In another regular portion of his weekly speech against media outlets, Correa singled out Ecuadorean private media outlets El Universo and El Comercio among those he called the prensa corrupta, or the “corrupt press,” a phrase he used repeatedly throughout his remarks.
During a section of his speech devoted to particular media figures, many members of the audience loudly booed as their images flashed on the screen. The crowd roared at Cesar Ricaurte, the director of the Quito-based group Fundamedios, an organization that joined the New York-based Committee for the Protection of Journalists (CPJ) in condemning attacks on the private press in Ecuador.

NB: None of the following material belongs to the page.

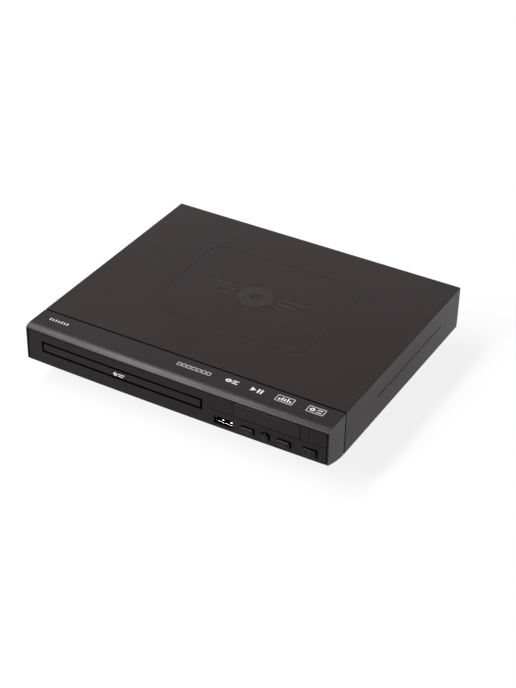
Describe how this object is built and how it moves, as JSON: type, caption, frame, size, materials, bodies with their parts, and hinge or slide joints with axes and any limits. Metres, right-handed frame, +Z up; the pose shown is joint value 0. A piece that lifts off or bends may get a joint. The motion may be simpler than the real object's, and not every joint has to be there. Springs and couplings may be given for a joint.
{
  "type": "disc player with motorised tray",
  "caption": "Slim disc player with a motorised disc tray, belt and gear loader, tilting pickup traverse, push buttons, display window and rear sockets.",
  "frame": {"origin": "on the shelf, under the middle of the player's outline", "axes": "+X along the front towards the buttons' side, +Y from the front to the back, +Z up"},
  "size_m": [0.223, 0.1913, 0.042],
  "materials": {
    "cover_plastic": "fine satin grain, dark charcoal",
    "front_plastic": "fine satin grain, darker than the cover",
    "base_steel": "satin paint on sheet steel",
    "rear_plastic": "fine grain",
    "window_plastic": "smooth smoked plastic",
    "lamp_plastic": "clear light guide",
    "foot_rubber": "matt",
    "screw_steel": "zinc plated",
    "button_plastic": "satin",
    "tray_plastic": "fine grain with a satin disc floor",
    "loader_plastic": "moulded, slightly glossy",
    "bridge_steel": "zinc coated sheet",
    "plate_steel": "zinc coated sheet",
    "pale_plastic": "natural acetal",
    "magnet": "nickel plated",
    "motor_steel": "plated can",
    "belt_rubber": "ground rubber",
    "damper_rubber": "soft blue rubber",
    "turntable_plastic": "satin",
    "rod_steel": "ground bar",
    "pickup_alloy": "die cast",
    "lens_glass": "coated lens",
    "board_laminate": "green solder mask",
    "chip_plastic": "moulded package",
    "transformer_core": "ferrite core with yellow tape",
    "capacitor_sleeve": "shrink sleeve",
    "fuse_glass": "glass tube with metal caps",
    "sink_aluminium": "extruded, bare",
    "display_glass": "sealed display unit",
    "contact_plating": "nickel plated",
    "socket_plastic": "moulded",
    "insert_plastic": "moulded"
  },
  "bodies": {
    "chassis": {"top_cover": "cover_plastic", "front_bezel": "front_plastic", "base_pan": "base_steel", "rear_panel": "rear_plastic", "display_window": "window_plastic", "power_led": "lamp_plastic", "rubber_feet": "foot_rubber", "cover_screws": "screw_steel", "rear_screws": "screw_steel", "loader_frame": "loader_plastic", "loader_screws": "screw_steel", "clamp_bridge": "bridge_steel", "loading_motor": "motor_steel", "drive_belt": "belt_rubber", "main_board": "board_laminate", "main_chip": "chip_plastic", "memory_chips": "chip_plastic", "power_board": "board_laminate", "transformer": "transformer_core", "capacitors": "capacitor_sleeve", "fuse": "fuse_glass", "heat_sink": "sink_aluminium", "front_board": "board_laminate", "display_module": "display_glass", "tact_switches": "chip_plastic", "ir_receiver": "chip_plastic", "usb_port": "contact_plating", "jack_board": "board_laminate", "phono_housings": "socket_plastic", "phono_sleeves": "contact_plating", "phono_inserts": "insert_plastic", "hdmi_socket": "contact_plating", "mains_inlet": "socket_plastic", "inlet_pins": "contact_plating", "board_screws": "screw_steel"},
    "tray": {"disc_tray": "tray_plastic", "tray_door": "front_plastic"},
    "tray_gear": {"tray_gear": "pale_plastic"},
    "pulley_gear": {"pulley_gear": "pale_plastic"},
    "motor_pulley": {"motor_pulley": "pale_plastic"},
    "cam": {"cam_slider": "pale_plastic"},
    "traverse": {"lift_frame": "loader_plastic", "rubber_dampers": "damper_rubber", "traverse_plate": "plate_steel", "damper_screws": "screw_steel", "spindle_motor": "motor_steel", "feed_motor": "motor_steel", "guide_rods": "rod_steel"},
    "turntable": {"turntable": "turntable_plastic"},
    "clamp": {"disc_clamp": "pale_plastic", "clamp_magnet": "magnet"},
    "sled": {"pickup_sled": "pickup_alloy"},
    "lens": {"lens_holder": "chip_plastic", "objective_lens": "lens_glass"},
    "lead_screw": {"lead_screw": "rod_steel"},
    "open_button": {"open_button": "button_plastic"},
    "play_button": {"play_button": "button_plastic"},
    "stop_button": {"stop_button": "button_plastic"},
    "power_button": {"power_button": "button_plastic"}
  },
  "joints": [
    {"name": "tray_slide", "type": "slide", "parent": "chassis", "child": "tray", "axis": [0, -1, 0], "range_m": [0, 0.125]},
    {"name": "tray_gear_spin", "type": "hinge", "parent": "chassis", "child": "tray_gear", "pos_m": [-0.0884, -0.072, 0.0217], "axis": [0, 0, 1], "range_deg": [0, 1025]},
    {"name": "pulley_gear_spin", "type": "hinge", "parent": "chassis", "child": "pulley_gear", "pos_m": [-0.074, -0.072, 0.0217], "axis": [0, 0, 1], "range_deg": [-2048, 0]},
    {"name": "motor_pulley_spin", "type": "hinge", "parent": "chassis", "child": "motor_pulley", "pos_m": [-0.0879, -0.0501, 0.0217], "axis": [0, 0, 1], "range_deg": [-7920, 0]},
    {"name": "traverse_tilt", "type": "hinge", "parent": "chassis", "child": "traverse", "pos_m": [-0.038, 0.0517, 0.018], "axis": [1, 0, 0], "range_deg": [0, 3.2]},
    {"name": "cam_slide", "type": "slide", "parent": "chassis", "child": "cam", "axis": [1, 0, 0], "range_m": [0, 0.014]},
    {"name": "turntable_spin", "type": "hinge", "parent": "traverse", "child": "turntable", "pos_m": [-0.038, -0.0283, 0.0312], "axis": [0, 0, 1], "continuous": true},
    {"name": "clamp_spin", "type": "hinge", "parent": "chassis", "child": "clamp", "pos_m": [-0.038, -0.0283, 0.0318], "axis": [0, 0, 1], "continuous": true},
    {"name": "sled_slide", "type": "slide", "parent": "traverse", "child": "sled", "axis": [0, 1, 0], "range_m": [0, 0.034]},
    {"name": "lead_screw_spin", "type": "hinge", "parent": "traverse", "child": "lead_screw", "pos_m": [-0.0054, -0.0141, 0.018], "axis": [0, 1, 0], "range_deg": [0, 4082]},
    {"name": "lens_focus", "type": "slide", "parent": "sled", "child": "lens", "axis": [0, 0, 1], "range_m": [-0.0005, 0.0005], "stiffness_N_per_m": 200},
    {"name": "open_press", "type": "slide", "parent": "chassis", "child": "open_button", "axis": [0, 1, 0], "range_m": [0, 0.0008], "stiffness_N_per_m": 800},
    {"name": "play_press", "type": "slide", "parent": "chassis", "child": "play_button", "axis": [0, 1, 0], "range_m": [0, 0.0008], "stiffness_N_per_m": 800},
    {"name": "stop_press", "type": "slide", "parent": "chassis", "child": "stop_button", "axis": [0, 1, 0], "range_m": [0, 0.0008], "stiffness_N_per_m": 800},
    {"name": "power_press", "type": "slide", "parent": "chassis", "child": "power_button", "axis": [0, 1, 0], "range_m": [0, 0.0008], "stiffness_N_per_m": 800}
  ],
  "couplings": [
    {"joint": "tray_gear_spin", "follows": "tray_slide", "rad_per_m": 142.86},
    {"joint": "pulley_gear_spin", "follows": "tray_slide", "rad_per_m": -285.71},
    {"joint": "motor_pulley_spin", "follows": "tray_slide", "rad_per_m": -1105.6},
    {"joint": "cam_slide", "follows": "traverse_tilt", "m_per_rad": 0.25066},
    {"joint": "clamp_spin", "follows": "turntable_spin", "ratio": 1},
    {"joint": "lead_screw_spin", "follows": "sled_slide", "rad_per_m": 2094.4}
  ]
}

Ricaurte did not immediately respond to an email request for comment.
The Paris-based organization Reporters Without Borders shared its concerns about the Ecuadorean government’s use of defamation laws against journalists.
A controversial media law Ecuador adopted last year that broke up control of the airwaves by the private sector meanwhile won the group’s support. Decrying the “often aggressive and much criticized privately-owned media,” Reporters Without Borders said press “polarization” is “often detrimental to public debate.”
Passage of the media law boosted Ecuador 25 spots, though still at 96th place, on the group’s Press Freedom Index this year.
Meanwhile, U.S.-based organizations taking the opposite view were Human Rights Watch and CPJ, which made Ecuador the only Latin American country on its “Risk List.”
Correa accused U.S. nonprofits and the State Department of “double standards” regarding Ecuador’s human rights record. An image of the U.S. National Security Agency flashed on the screen as he spoke about a U.S. State Department report criticizing Ecuador for monitoring private Twitter accounts.
Unlike his other weekly talk in Guayaquil, Correa’s enlase ciudadano is not a press conference, but a scripted presidential address with written notes, multimedia displays, and state-run videographers directing certain audience members to move for the cameras. There was no question-and-answer session, but Correa is expected to field questions about these and other issues on March 18.